Now given my research this is still very speculative.

Anyway this would imply different “null” languages rather than “real” languages, composed of the non-null words. So the real language would remain the same throughout the manuscript.

But then how does one explain different null words being used in different parts of the manuscript? This is a hard question to answer as is the question as to how did the author produce null words. I would think this is due to a semi-deliberate and choice of null words changing throughout the manuscript, but also just a changing habit of using null words. To restate some previous comments I doubt null words were generated formally by using a cardan grille etc. but just had a common format by which they can be identified.

Hopefully at some point I will write up my study of Labelese.
D.N.O'Donovan on January 8, 2022 at 10:42 pm said:

Nick, fully appreciate, the reasons for the romanised ‘Voynichese’ transcription(s) devised twenty ago, but wonder why there is still no free-to-use Voynichese script. Or is there one you know and would recommend ?
nickpelling on January 8, 2022 at 10:58 pm said:

Diane: it’s because EVA was designed to be a transcription alphabet and so (largely) without interpretation bias.
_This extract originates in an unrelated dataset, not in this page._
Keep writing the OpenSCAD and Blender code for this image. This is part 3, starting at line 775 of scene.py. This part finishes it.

OK, there are a number of places where it falls subtly short: but even so, it remains a remarkably good conversation enabler.
D.N. O'Donovan on January 8, 2022 at 11:39 pm said:

Nick – I agree, it makes conversation easier; my concern is that it may dull perception. Imagine, for example, that some of the Voynich glyphs are from one of the various forms for the Hindu-Arabic numerals, or that what is being transcribed as ‘ol’ should be read as .. I don’t know.. say ‘cz’ or ‘ни’.
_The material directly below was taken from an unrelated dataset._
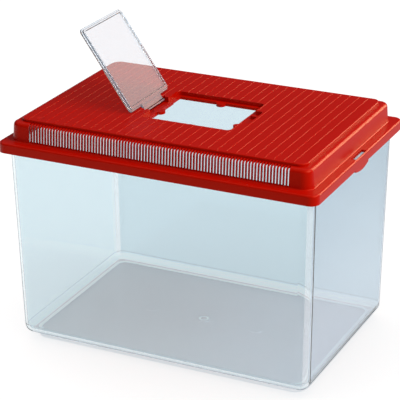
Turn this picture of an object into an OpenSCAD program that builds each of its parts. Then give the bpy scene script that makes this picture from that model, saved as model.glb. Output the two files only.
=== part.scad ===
// Pet keeper: a clear tub, a vented lid that snaps over the tub's rim, and a clear
// hatch in the lid that swings on two stub pins. Drawn in millimetres, +Z up, with
// the origin under the middle of the tub's foot. +X is the long way and the vent
// slots face -Y. The hatch is drawn as it lies shut and then swung open.

/* [Overall] */
// Length over the skirt of the lid
lid_l = 300; // [240:1:360]
// Width over the skirt of the lid
lid_w = 206.2; // [160:0.2:260]
// Height from the foot up to the lower edge of the skirt
skirt_z = 184; // [110:1:240]

/* [Tub] */
// Thickness of the tub's walls
tub_wall = 2.2; // [1.6:0.1:3]
// Thickness of the floor
floor_t = 2.5; // [1.8:0.1:3.5]
// How far each wall leans in between the rim and the floor
tub_draft = 3.6; // [1:0.1:8]
// Outer radius of the tub's upright corners
tub_corner_r = 10.5; // [9:0.5:20]
// Outer radius where the walls turn into the floor
tub_round_r = 7.5; // [4:0.5:8.5]
// Thickness of the rim that the lid sits on
rim_t = 2.5; // [1.5:0.1:4]
// How far the rim stands out from the wall
rim_reach = 3.8; // [2.5:0.1:4.5]
// Height of the foot
foot_h = 6.5; // [2:0.5:12]
// Width of the foot's ring
foot_t = 2.8; // [1.5:0.1:6]
// Distance from the end walls in to the foot
foot_inset_x = 8.7; // [8:0.1:30]
// Distance from the long walls in to the foot
foot_inset_y = 10.4; // [8:0.1:30]
// Outer radius of the foot's corners
foot_corner_r = 10.4; // [4:0.2:20]
// Radius of the round marks that moulding leaves in the floor
mark_r = 7; // [2:0.5:12]
// Depth of those marks
mark_deep = 0.5; // [0.1:0.1:1]
// Distance between the middle mark and the marks beside it
mark_gap = 53; // [30:1:90]

/* [Lid] */
// Thickness of the lid's walls
lid_wall = 2; // [1.4:0.1:2.4]
// Height of the skirt
skirt_h = 9; // [8:0.5:16]
// Outer radius of the skirt's corners
skirt_corner_r = 8; // [6:0.5:9]
// Rounding along the skirt's upper edge
skirt_round_r = 1.8; // [0.5:0.1:2]
// Width of the shoulder between the skirt's face and the crown
shoulder_w = 8.6; // [7.6:0.1:12]
// Height of the crown above the shoulder
crown_h = 17.2; // [12:0.1:30]
// How far the crown's walls lean in over their height
crown_draft = 1.4; // [0.2:0.1:2]
// Outer radius of the crown's corners
crown_corner_r = 9; // [8:0.5:12]
// Rounding along the crown's upper edge
crown_round_r = 3.5; // [2:0.1:4]
// Fillet between the crown and the shoulder
crown_fillet_r = 1.2; // [0.3:0.1:2]
// Distance from the skirt's face in to the edge of the raised panel, at the ends
panel_inset_x = 16.1; // [15.2:0.1:30]
// Distance from the skirt's face in to the edge of the raised panel, front and back
panel_inset_y = 15.4; // [14.8:0.1:24]
// Height of the raised panel above the crown
panel_step = 2.5; // [1:0.1:3]
// Radius of the panel's corners
panel_corner_r = 7.5; // [4:0.5:14]
// Rounding along the panel's edge
panel_round_r = 0.8; // [0.2:0.1:1]

/* [Panel ribs] */
// Number of low ribs across the panel
rib_count = 30; // [2:1:40]
// Distance from the panel's ends in to the outermost ribs
rib_margin = 9.78; // [6:0.02:20]
// Width of a rib
rib_w = 0.9; // [0.4:0.1:2]
// Height of a rib
rib_h = 0.3; // [0.1:0.1:1]
// Sideways shift of the row of ribs from the middle of the lid
rib_shift = -1.65; // [-3:0.05:3]
// Plain border left between the ribs' ends and the panel's edge
rib_border = 2; // [1.2:0.1:8]
// Radius of the dimple that moulding leaves in the panel
gate_r = 3.4; // [1:0.1:5]
// Depth of that dimple
gate_deep = 0.6; // [0.1:0.1:1]
// Distance from the panel's left end in to the dimple
gate_inset_x = 16.6; // [10:0.1:40]
// Distance from the panel's front edge in to the dimple
gate_inset_y = 8.1; // [4:0.1:30]

/* [Vents] */
// Number of slots in the front of the crown
slot_count = 88; // [10:1:88]
// Distance from the crown's ends in to the outermost slots
slot_margin = 20.2; // [14:0.1:30]
// Width of a slot
slot_w = 1.7; // [0.8:0.1:1.7]
// Height of the slots' lower ends above the shoulder
slot_rise = 1.3; // [1.2:0.1:6]
// Flat left between the slots' upper ends and the panel's step
slot_land = 0.8; // [0.4:0.1:1.2]

/* [Hatch opening] */
// Length of the recess that the hatch lies in
recess_l = 86.1; // [60:0.1:110]
// Width of the recess
recess_w = 74.3; // [50:0.1:100]
// Sideways place of the recess from the middle of the lid
recess_x = 1.85; // [-10:0.05:20]
// Front-to-back place of the recess from the middle of the lid
recess_y = -3.15; // [-12:0.05:12]
// Depth of the recess below the panel
recess_deep = 3.5; // [3.3:0.1:4.5]
// Radius of the recess's corners
recess_corner_r = 4.5; // [3:0.5:8]
// Width of the ledge that carries the hatch
ledge_w = 4.2; // [3.9:0.1:8]
// Thickness of the ledge
ledge_t = 2.5; // [1.5:0.1:4]
// Length of the two finger notches together
notch_l = 32; // [24:1:40]
// Place of the finger notches along the recess's edge, from its middle
notch_shift = 1.2; // [-4:0.1:4]
// Width of the finger notches
notch_w = 7; // [5:0.5:12]
// Thickness of the web between the finger notches
notch_web_t = 1.6; // [1:0.1:3]
// Place of that web along the notches, from their middle
notch_web_shift = 5; // [-6:0.5:6]
// Height of the web's top edge below the panel
notch_web_drop = 0.8; // [0.2:0.1:2]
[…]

The current romanisation accords with, and serves to maintain, certain expectations which aren’t necessarily supported by such things as the codicology or the images’ style and content. I suppose it’s really only important for the linguists and cryptographers, but for me – I’d still like to see Voynichese written and discussed as it actually appears.
Thanks for the response, Nick. I wish you and all your readers a happier 2022 than 2021.